I see two answers: detect OpenBSD-specific kernel needs and
capabilities (e.g. saving extra registers at context switch).  And
telling "porters" about the CPU capabilities.

For the kernel needs, and really anything in base, it makes sense.
You control the kernel and need a quick and easy access to CPU
feature bits.

2) As for porters, look, Linux took a lousy path and cannot fit the
permutations of all CPU generations into a couple of 64-bit registers.
And FreeBSD took a similar path, and now you are looking at replicating
that.  And the necessary logic is going to be bit-stuffing of
combinations of features into fewer bits.  If not this year then
by next decade.  Yuch.  It's not the truth.  It's an opinion.
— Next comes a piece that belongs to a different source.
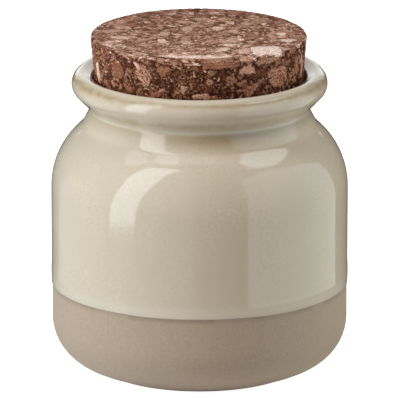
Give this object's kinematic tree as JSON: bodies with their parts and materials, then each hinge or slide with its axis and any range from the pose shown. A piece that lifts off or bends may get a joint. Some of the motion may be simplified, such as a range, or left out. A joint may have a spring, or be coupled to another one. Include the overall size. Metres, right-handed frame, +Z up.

Here is a good example, the "blis" high-performance linpack substitute.
They have 1390 lines of code (bli_cpuid.c) to transform amd64
capabilities, aarch64 capabilities, arm7, and power capabilities
to internally used compile and runtime flags.  They already use
getauxval but only as an introduction to aarch64 cpu analysis.  The
rest is parsing available CPU capability registers, or parsing
/proc/cpuinfo on Linux.

"blis" uses every trick in the book and they still get it somewhat
wrong (their aarch64 code is a mess.)  I'm working on an OpenBSD
port and I have to parse /var/run/dmesg.boot to get the flags needed
for aarch64.

Look at the patch suggested by @jca in elf.h for HWCAP2, there is
only 19 bits left unused.  How many years of ARM architecture
evolution will that last?  Three?  Four?

+#define        HWCAP2_HBC              0x0000100000000000ul

3) OK, I'm sounding grumpy, sorry.

Here is my solution: provide readable copies of CPU capability
registers.  Period.

Do a getauxval if you want, but make the actual truth available to
the code as simple copies of the registers.  And of course in sysctl
(mostly done) as well as a libc equivalent.


thanks for reading


J